▶ **What is expected**:
Quote the listing below word for word, stopping after the line that contains "fc_thread_minor_d = 7.2; // [7.15:0.05:7.3]".

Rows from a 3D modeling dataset
** BEGIN **

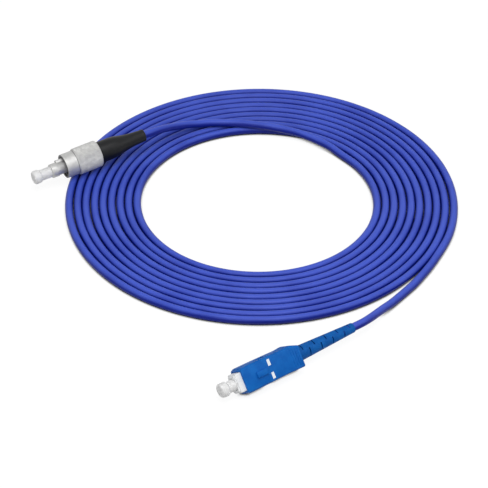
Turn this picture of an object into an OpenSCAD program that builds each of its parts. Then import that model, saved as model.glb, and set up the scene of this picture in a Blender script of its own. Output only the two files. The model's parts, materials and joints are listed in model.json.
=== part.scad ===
// Fibre optic patch cord: a coiled 3 mm simplex cable with an FC connector at one end
// and an SC connector at the other, each under a push-on dust cap.
// Millimetres. The origin is the middle of the coil on the surface it lies on, +Z is up.
// Each connector is built along its own x axis, which points out of its nose.

/* [Cable] */
// Outer diameter of the jacket
cable_d = 3.0; // [2.9:0.1:3.0]
// Inner radius of the coil
coil_inner_r = 43.0; // [42:0.5:43]
// Outer radius of the coil
coil_outer_r = 74.7; // [74:0.1:75]

/* [Ferrules] */
// Diameter of the ceramic ferrule
ferrule_d = 2.5; // [2.49:0.01:2.5]
// How far the ferrule stands out of the connector's front
ferrule_reach = 1.2; // [0.8:0.1:1.2]

/* [FC connector] */
// Diameter of the barrel's front register
fc_register_d = 5.4; // [5.36:0.02:5.5]
// Width of the alignment key
fc_key_w = 2.0; // [1.9:0.05:2.1]
// Diameter over the nut's knurl
fc_knurl_d = 10.4; // [9.8:0.1:10.4]
// Number of teeth in the knurl
fc_knurl_teeth = 60; // [40:2:72]
// Diameter of the nut's smooth front
fc_nut_front_d = 9.4; // [9.2:0.1:9.6]
// Minor diameter of the nut's M8 x 0.75 thread
fc_thread_minor_d = 7.2; // [7.15:0.05:7.3]

/* [SC connector] */
// Width of the grip housing at its mouth
sc_housing_w = 9.2; // [9.0:0.05:9.3]
// Height of the grip housing
sc_housing_h = 7.4; // [7.3:0.05:7.5]
// Length of the grip housing
sc_housing_l = 24.4; // [24.2:0.1:25]
// How far the plug frame stands out of the grip housing
sc_frame_reach = 2.6; // [2.2:0.1:2.6]

/* [Hidden] */

turned_fn = 96;
skin = 0.05;       // running gap between two pieces that slide
cut = 1;           // how far a cutter runs past the face it opens

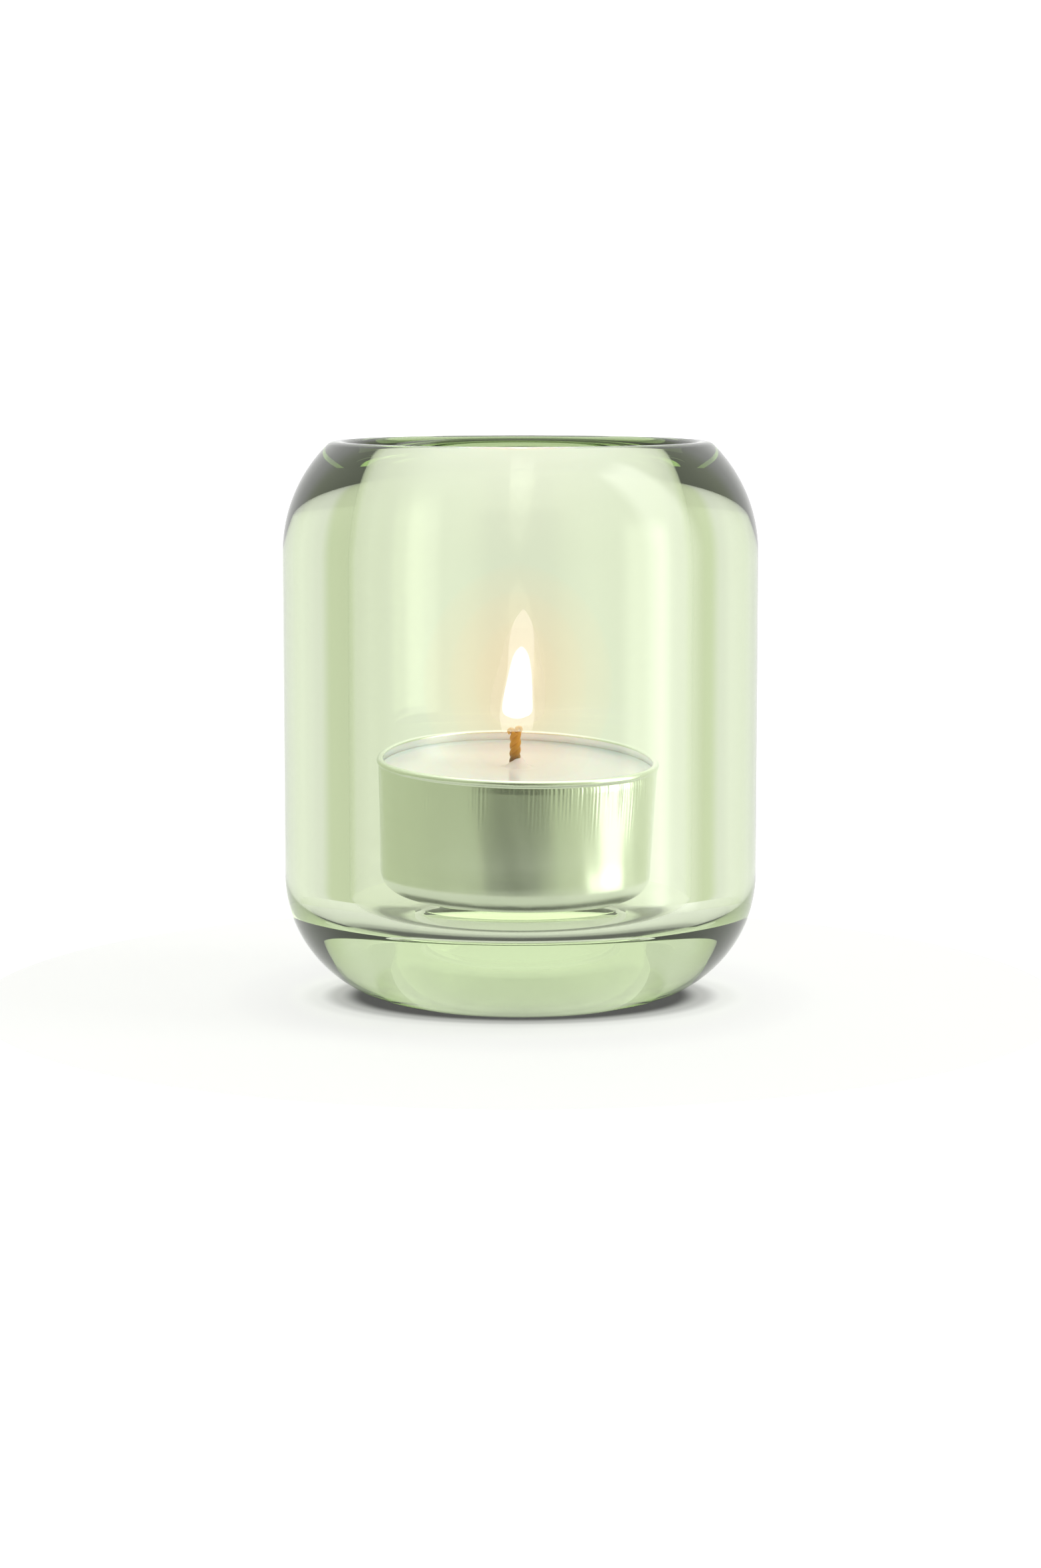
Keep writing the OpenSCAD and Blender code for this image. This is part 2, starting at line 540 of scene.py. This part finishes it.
def make_flame_light(foot):
    """The light that the flame throws on the wax, which isn't seen itself."""
    lamp = bpy.data.lights.new("flame_light", "POINT")
    lamp.color = (1.0, 0.74, 0.54)
    lamp.energy = 0.011
    lamp.shadow_soft_size = 0.002
    bulb = bpy.data.objects.new("flame_light", lamp)
    bpy.context.scene.collection.objects.link(bulb)
    bulb.location = foot + Vector((0, 0, 0.009))
    bulb.visible_transmission = False
    bulb.visible_glossy = False
    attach(bulb, "tealight")


def foil_material():
    """Bright drawn aluminium, a little dull."""
    return shader(
        "aluminium", Base_Color=(0.85, 0.86, 0.86, 1), Metallic=1.0, Roughness=0.27
    )[0]


def wax_material():
    """White wax, which looks lavender grey before the green glass tints it."""
    return shader(
        "paraffin",
        Base_Color=(0.8, 0.75, 0.93, 1),
        Roughness=0.18,
        Subsurface_Weight=0.4,
        Subsurface_Scale=0.003,
    )[0]


def cotton_material():
    """Cotton soaked in wax: amber, and darker brown towards the bottom, where it leaves the wax."""
    cotton, node = shader("cotton", Roughness=0.35)
    tree = cotton.node_tree
    split = tree.nodes.new("ShaderNodeSeparateXYZ")
    within = tree.nodes.new("ShaderNodeTexCoord").outputs["Generated"]
    tree.links.new(within, split.inputs[0])
    # Darker brown low on each strand, amber higher up, a little dimmer in between.
    stops = [(0.36, 1, DARK_BROWN), (0.56, 0.8, AMBER), (0.74, 1, AMBER)]
    tree.links.new(ramp(tree, split.outputs["Z"], stops), node.inputs["Base Color"])
    return cotton


def tip_material():
    """The pale burning end of the cotton."""
    return shader("cotton_tip", Base_Color=(0.72, 0.44, 0.14, 1), Roughness=0.3)[0]


def steel_material():
    """Plain pressed steel, under the wax."""
    return shader(
        "sustainer_steel", Base_Color=(0.6, 0.6, 0.58, 1), Metallic=1.0, Roughness=0.35
    )[0]


def make_tealight():
    """The tealight's pieces, standing on the domed seat."""
    place = tealight_place()
    stand(make_cup(), foil_material(), place)
    stand(make_wax(), wax_material(), place)
    strands, curls = make_wick()
    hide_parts("wick")
    for parts, material in ((strands, cotton_material()), (curls, tip_material())):
        for part in parts:
            stand(part, material, place)
    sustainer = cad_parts["wick_sustainer"]
    sustainer.data.materials.clear()
    sustainer.data.materials.append(steel_material())
    make_flame(place)


def turn(degrees):
    """A compass angle round the glass as a place on a ramp: 0 is behind it, 90 to its right."""
    return 0.5 + degrees / 360


def patch(tree, place, height, round_stops, up_stops):
    """A soft-edged patch of the sky: 1 inside it and 0 outside."""
    across = ramp(tree, place, [(turn(a), v, WHITE) for a, v in round_stops])
    upward = ramp(tree, height, [(z, v, WHITE) for z, v in up_stops])
    return maths(tree, "MULTIPLY", across, upward)


def make_sky():
    """A bright sheet behind, card at the sides, a tall window to the right, a dim room in front."""
    world = bpy.data.worlds.new("studio")
    bpy.context.scene.world = world
    world.use_nodes = True
    tree = world.node_tree
    sky = tree.nodes["Background"]
    heading = tree.nodes.new("ShaderNodeTexCoord").outputs["Generated"]
    split = tree.nodes.new("ShaderNodeSeparateXYZ")
    tree.links.new(heading, split.inputs[0])
    angle = maths(tree, "ARCTAN2", split.outputs["X"], split.outputs["Y"])
    place = maths(tree, "ADD", maths(tree, "DIVIDE", angle, 2 * math.pi), 0.5)
    height = maths(tree, "ADD", maths(tree, "MULTIPLY", split.outputs["Z"], 0.5), 0.5)
    sheet = [(-34, 0.88), (-20, 0.96), (-8, 1.05), (20, 1.03), (34, 0.92)]
    left = [(-180, 0.7), (-120, 0.62), (-90, 0.7), (-62, 0.7), (-48, 0.72)]
    right = [(48, 0.78), (62, 0.72), (120, 0.75), (180, 0.7)]
    stops = [(turn(a), v) for a, v in left]
    stops += [(turn(a), v, WHITE) for a, v in sheet]
    stops += [(turn(a), v) for a, v in right]
    round_about = ramp(tree, place, stops)
    window = patch(
        tree,
        place,
        height,
        [(80, 0), (91, 1), (109, 1), (121, 0)],
        [(0.32, 0), (0.4, 1), (0.9, 1), (0.95, 0)],
    )
    room = patch(
        tree,
        place,
        height,
        [(-180, 0.85), (-164, 0.8), (-146, 0), (146, 0), (164, 0.8), (180, 0.85)],
        [(0.29, 0), (0.34, 1), (0.75, 1), (0.85, 0)],
    )
    overhead = ramp(tree, height, [(0.55, 0, WHITE), (0.8, 0.3, WHITE), (0.97, 1, WHITE)])
    lit = maths(tree, "ADD", maths(tree, "MULTIPLY", window, WINDOW_STRENGTH), overhead)
    seen = tree.nodes.new("ShaderNodeLightPath").outputs["Is Camera Ray"]
    lit = maths(tree, "ADD", lit, seen)
    cards = tree.nodes.new("ShaderNodeVectorMath")
    cards.operation = "SCALE"
    tree.links.new(round_about, cards.inputs[0])
    tree.links.new(maths(tree, "SUBTRACT", 1.0, room), cards.inputs["Scale"])
    total = tree.nodes.new("ShaderNodeVectorMath")
    total.operation = "ADD"
    tree.links.new(cards.outputs[0], total.inputs[0])
    tree.links.new(lit, total.inputs[1])
    tree.links.new(total.outputs[0], sky.inputs["Color"])
    sky.inputs["Strength"].default_value = SKY_STRENGTH


def make_studio():
    """A round white table top under the sky, with a shadow painted on it round the foot of the
    glass.
    """
    make_sky()
    bpy.ops.mesh.primitive_circle_add(vertices=128, radius=TABLE_R, fill_type="NGON")
    floor = bpy.context.object
    floor.name = "table_top"
    paper, node = shader("paper", Roughness=0.9, Emission_Strength=1.0)
    node.inputs["Specular IOR Level"].default_value = 0.0
    tree = paper.node_tree
    where = tree.nodes.new("ShaderNodeTexCoord").outputs["Object"]
    oval = tree.nodes.new("ShaderNodeMapping")
    across, along = 1 / SHADE_STRETCH / SHADE_REACH, 1 / SHADE_REACH
    oval.inputs["Scale"].default_value = (across, along, 0)
    tree.links.new(where, oval.inputs["Vector"])
    reach = tree.nodes.new("ShaderNodeVectorMath")
    reach.operation = "LENGTH"
    tree.links.new(oval.outputs[0], reach.inputs[0])
    # The painted shadow darkens both the paper's colour and its glow.
    for socket, share in (("Base Color", PAPER_ALBEDO), ("Emission Color", PAPER_GLOW)):
        painted_shades = [(d / SHADE_REACH, share * v, WHITE) for d, v in PAINTED_SHADE]
        tree.links.new(ramp(tree, reach.outputs["Value"], painted_shades), node.inputs[socket])
    floor.data.materials.append(paper)


def make_camera():
    """The camera, half a metre in front of the glass and a little above it."""
    data = bpy.data.cameras.new("camera")
    data.sensor_width = SENSOR
    data.lens = CAMERA_LENS
    data.clip_start = 0.01
    camera = bpy.data.objects.new("camera", data)
    bpy.context.scene.collection.objects.link(camera)
    camera.location = CAMERA_AT
    camera.rotation_euler = (math.radians(90 - CAMERA_DIP), 0, 0)
    bpy.context.scene.camera = camera


def set_render():
    """Enough bounces for light to cross the thick glass many times."""
    scene = bpy.context.scene
    scene.cycles.max_bounces = BOUNCES
    scene.cycles.transmission_bounces = BOUNCES
    scene.cycles.transparent_max_bounces = BOUNCES
    scene.cycles.blur_glossy = 0.0
    scene.view_settings.view_transform = "Standard"


make_glass()
make_tealight()
make_studio()
make_camera()
set_render()
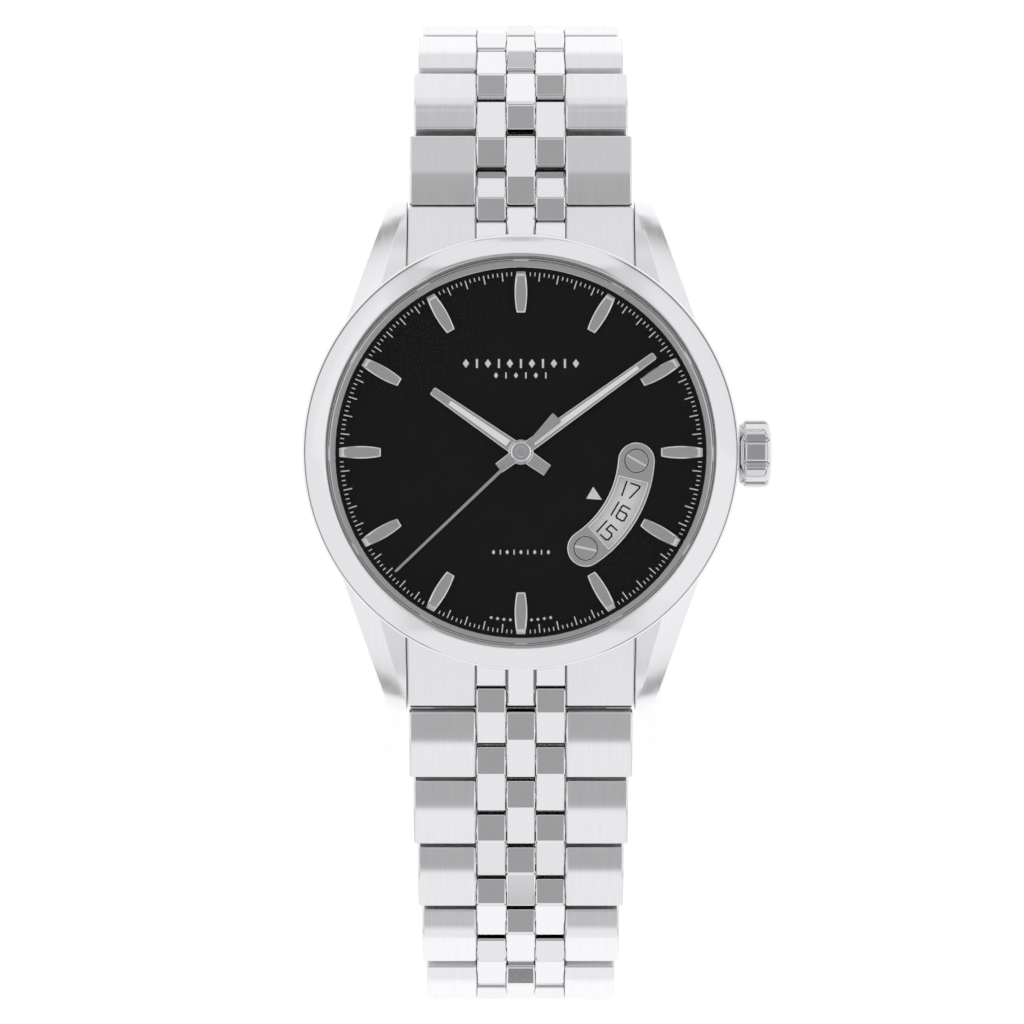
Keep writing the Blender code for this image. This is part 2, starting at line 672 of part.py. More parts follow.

** END **

▶ **Written reply**:
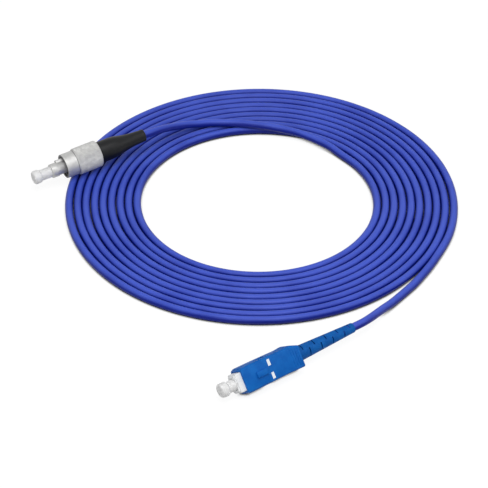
Turn this picture of an object into an OpenSCAD program that builds each of its parts. Then import that model, saved as model.glb, and set up the scene of this picture in a Blender script of its own. Output only the two files. The model's parts, materials and joints are listed in model.json.
=== part.scad ===
// Fibre optic patch cord: a coiled 3 mm simplex cable with an FC connector at one end
// and an SC connector at the other, each under a push-on dust cap.
// Millimetres. The origin is the middle of the coil on the surface it lies on, +Z is up.
// Each connector is built along its own x axis, which points out of its nose.

/* [Cable] */
// Outer diameter of the jacket
cable_d = 3.0; // [2.9:0.1:3.0]
// Inner radius of the coil
coil_inner_r = 43.0; // [42:0.5:43]
// Outer radius of the coil
coil_outer_r = 74.7; // [74:0.1:75]

/* [Ferrules] */
// Diameter of the ceramic ferrule
ferrule_d = 2.5; // [2.49:0.01:2.5]
// How far the ferrule stands out of the connector's front
ferrule_reach = 1.2; // [0.8:0.1:1.2]

/* [FC connector] */
// Diameter of the barrel's front register
fc_register_d = 5.4; // [5.36:0.02:5.5]
// Width of the alignment key
fc_key_w = 2.0; // [1.9:0.05:2.1]
// Diameter over the nut's knurl
fc_knurl_d = 10.4; // [9.8:0.1:10.4]
// Number of teeth in the knurl
fc_knurl_teeth = 60; // [40:2:72]
// Diameter of the nut's smooth front
fc_nut_front_d = 9.4; // [9.2:0.1:9.6]
// Minor diameter of the nut's M8 x 0.75 thread
fc_thread_minor_d = 7.2; // [7.15:0.05:7.3]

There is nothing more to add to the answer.